Data shown:

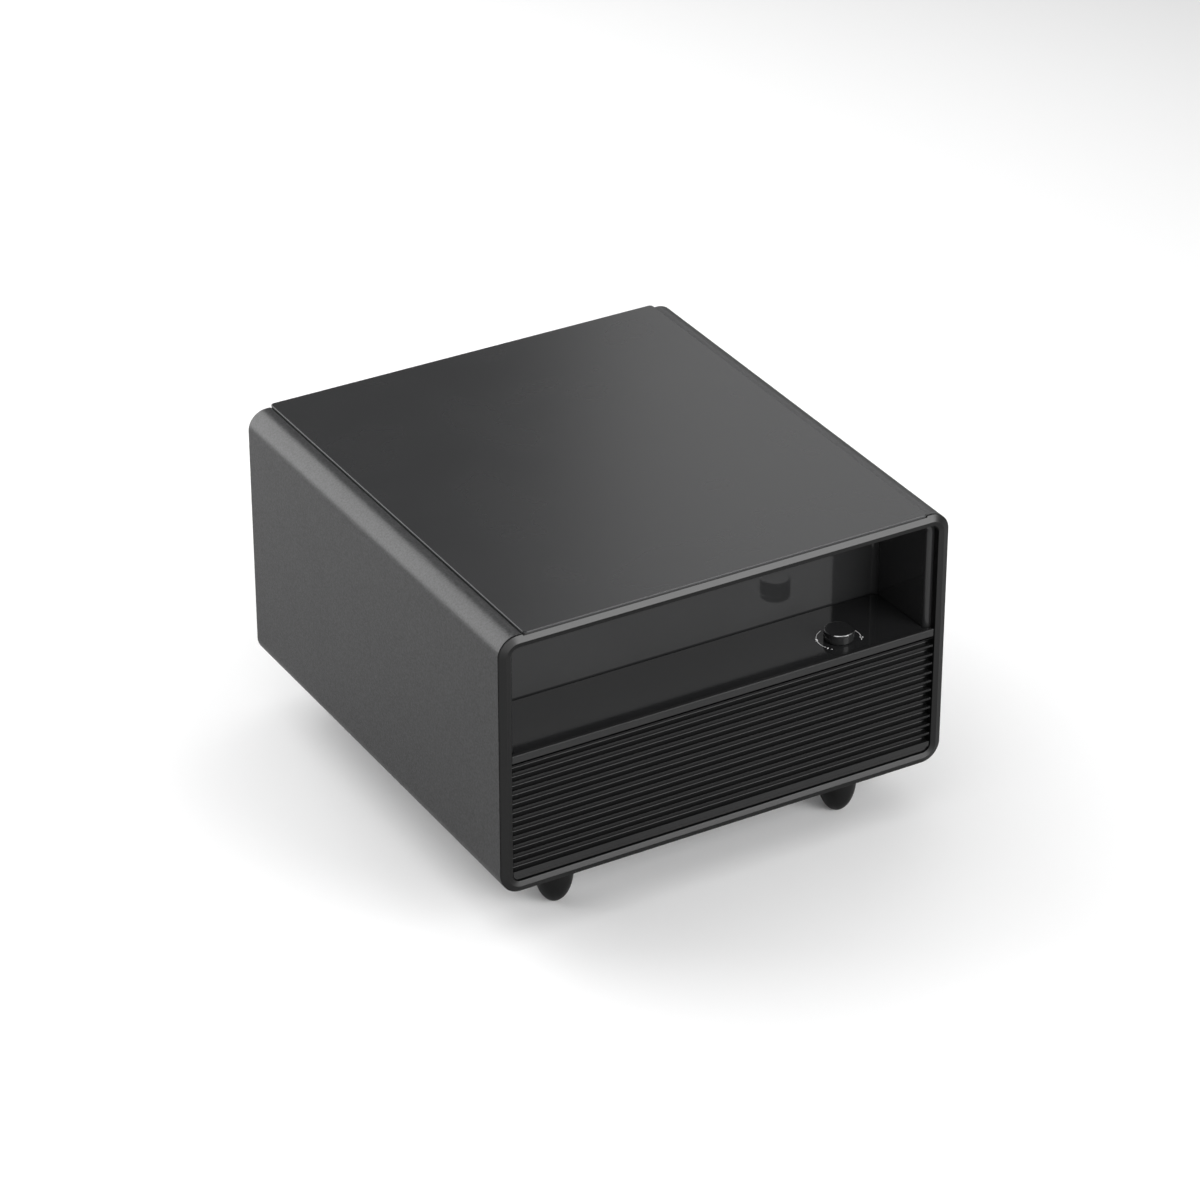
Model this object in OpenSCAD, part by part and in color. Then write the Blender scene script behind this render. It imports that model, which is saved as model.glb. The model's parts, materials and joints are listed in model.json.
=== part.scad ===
// Refrigerator coffee table: sheet metal cabinet on four feet, glass top, open niche with a control
// knob, and an insulated cooling drawer behind a ribbed front.
// X runs to the right, Y to the back, Z up. The origin is on the floor under the middle.

/* [Cabinet] */
// Width across the two side shells
table_w = 650; // [630:5:720]
// Depth from the front edge of the frame to the back edge of the shells
table_d = 678; // [672:2:740]
// Height of the cabinet from the lowest to the highest face of the shells
cabinet_h = 368; // [360:1:400]
// Outer radius of the long edges of the shells
corner_r = 27; // [24:0.5:30]
// Thickness of the steel sheet
sheet_t = 1.2; // [0.8:0.1:1.5]
// Width of the flat and rounded shoulder beside the glass
shoulder_w = 33.5; // [31:0.5:40]
// Depth of the return flanges at the front and back of a shell
return_w = 12; // [8:0.5:14]

/* [Glass top] */
// Thickness of the glass
glass_t = 5; // [4:0.5:6]
// Height of the glass above the shells
glass_proud = 3.5; // [1:0.5:4]
// Reach of the glass in front of the frame's outer edge
glass_front_reach = 2; // [0.5:0.1:3.9]
// Reach of the glass behind the shells
glass_back_reach = 2.5; // [0:0.5:3.5]
// Corner radius of the glass
glass_corner_r = 5; // [3:0.5:10]
// Chamfer round the upper edge of the glass
glass_chamfer = 0.8; // [0.3:0.1:1.5]
// Thickness of the panel that carries the glass
top_panel_t = 6; // [4:0.5:8]

/* [Front frame] */
// Width of the frame's bars
bar_w = 15.7; // [14:0.1:18]
// Distance of the ridge from the outer edge
ridge_in = 8.8; // [6:0.1:11]
// Height of the ridge in front of the outer edge
ridge_out = 4; // [2:0.1:5]
// Height of the inner edge in front of the outer edge
inner_out = 1.9; // [0.5:0.1:2.5]
// Width of the dark joint between the frame and the shells
shadow_gap = 0.8; // [0.5:0.1:1.2]
// Depth of the return inside the opening
jamb_d = 8; // [6:0.5:12]

/* [Niche] */
// Depth of the niche from its lip to its back wall
niche_d = 111; // [90:1:120]
// Distance of the niche's walls from the frame's inner edge
niche_margin = 9.5; // [9:0.5:14]
// Inward lean of the walls over the depth
niche_draft = 3.8; // [1:0.2:6]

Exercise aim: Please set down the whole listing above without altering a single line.

In response:
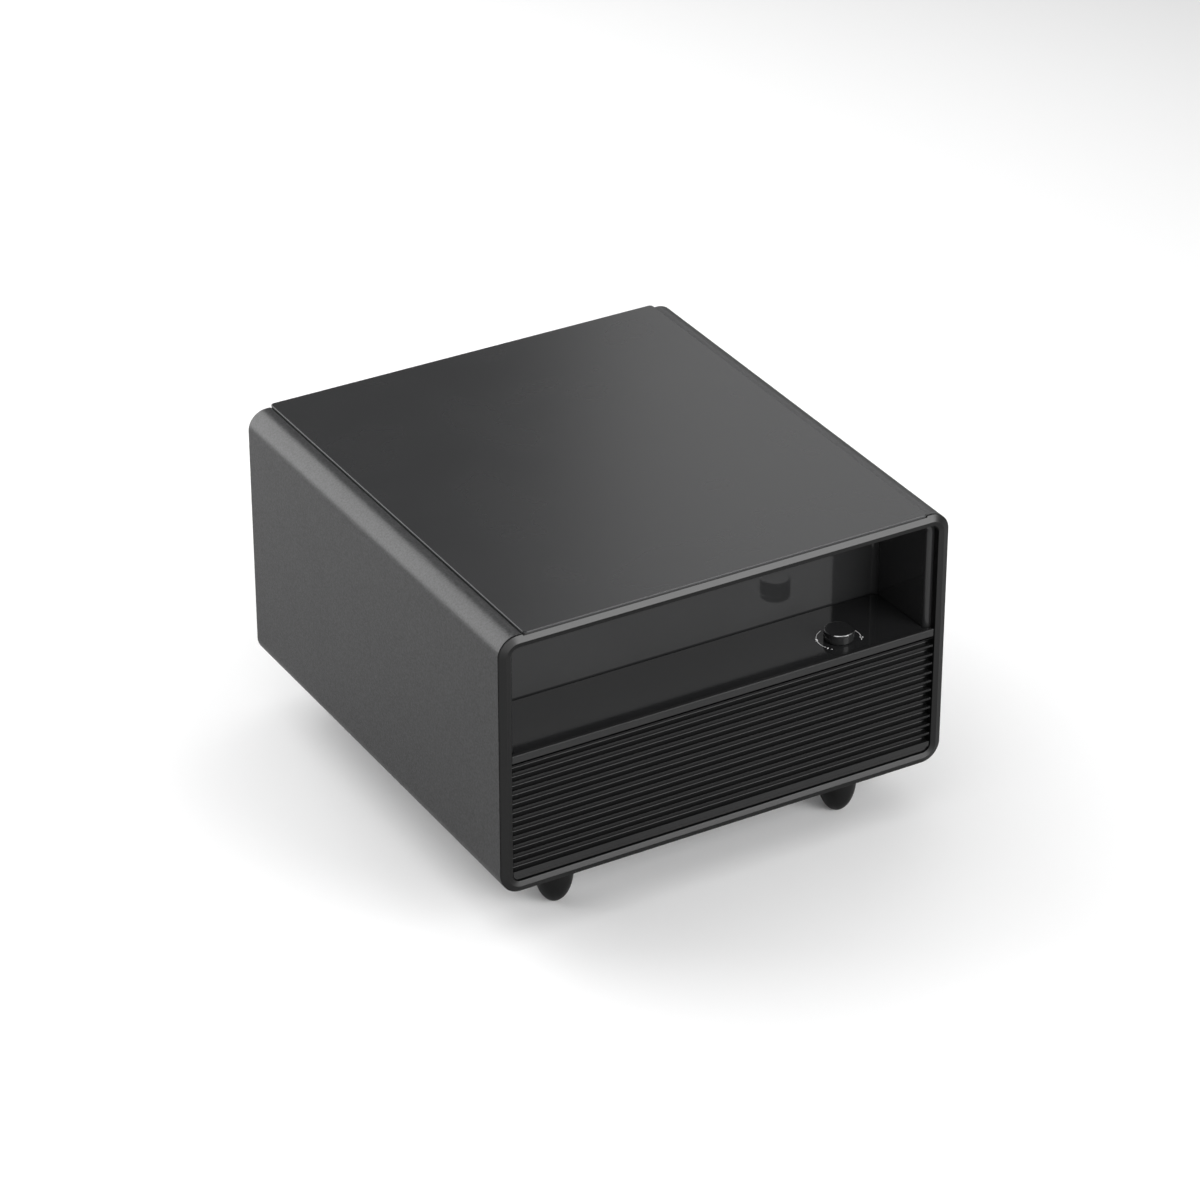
Model this object in OpenSCAD, part by part and in color. Then write the Blender scene script behind this render. It imports that model, which is saved as model.glb. The model's parts, materials and joints are listed in model.json.
=== part.scad ===
// Refrigerator coffee table: sheet metal cabinet on four feet, glass top, open niche with a control
// knob, and an insulated cooling drawer behind a ribbed front.
// X runs to the right, Y to the back, Z up. The origin is on the floor under the middle.

/* [Cabinet] */
// Width across the two side shells
table_w = 650; // [630:5:720]
// Depth from the front edge of the frame to the back edge of the shells
table_d = 678; // [672:2:740]
// Height of the cabinet from the lowest to the highest face of the shells
cabinet_h = 368; // [360:1:400]
// Outer radius of the long edges of the shells
corner_r = 27; // [24:0.5:30]
// Thickness of the steel sheet
sheet_t = 1.2; // [0.8:0.1:1.5]
// Width of the flat and rounded shoulder beside the glass
shoulder_w = 33.5; // [31:0.5:40]
// Depth of the return flanges at the front and back of a shell
return_w = 12; // [8:0.5:14]

/* [Glass top] */
// Thickness of the glass
glass_t = 5; // [4:0.5:6]
// Height of the glass above the shells
glass_proud = 3.5; // [1:0.5:4]
// Reach of the glass in front of the frame's outer edge
glass_front_reach = 2; // [0.5:0.1:3.9]
// Reach of the glass behind the shells
glass_back_reach = 2.5; // [0:0.5:3.5]
// Corner radius of the glass
glass_corner_r = 5; // [3:0.5:10]
// Chamfer round the upper edge of the glass
glass_chamfer = 0.8; // [0.3:0.1:1.5]
// Thickness of the panel that carries the glass
top_panel_t = 6; // [4:0.5:8]

/* [Front frame] */
// Width of the frame's bars
bar_w = 15.7; // [14:0.1:18]
// Distance of the ridge from the outer edge
ridge_in = 8.8; // [6:0.1:11]
// Height of the ridge in front of the outer edge
ridge_out = 4; // [2:0.1:5]
// Height of the inner edge in front of the outer edge
inner_out = 1.9; // [0.5:0.1:2.5]
// Width of the dark joint between the frame and the shells
shadow_gap = 0.8; // [0.5:0.1:1.2]
// Depth of the return inside the opening
jamb_d = 8; // [6:0.5:12]

/* [Niche] */
// Depth of the niche from its lip to its back wall
niche_d = 111; // [90:1:120]
// Distance of the niche's walls from the frame's inner edge
niche_margin = 9.5; // [9:0.5:14]
// Inward lean of the walls over the depth
niche_draft = 3.8; // [1:0.2:6]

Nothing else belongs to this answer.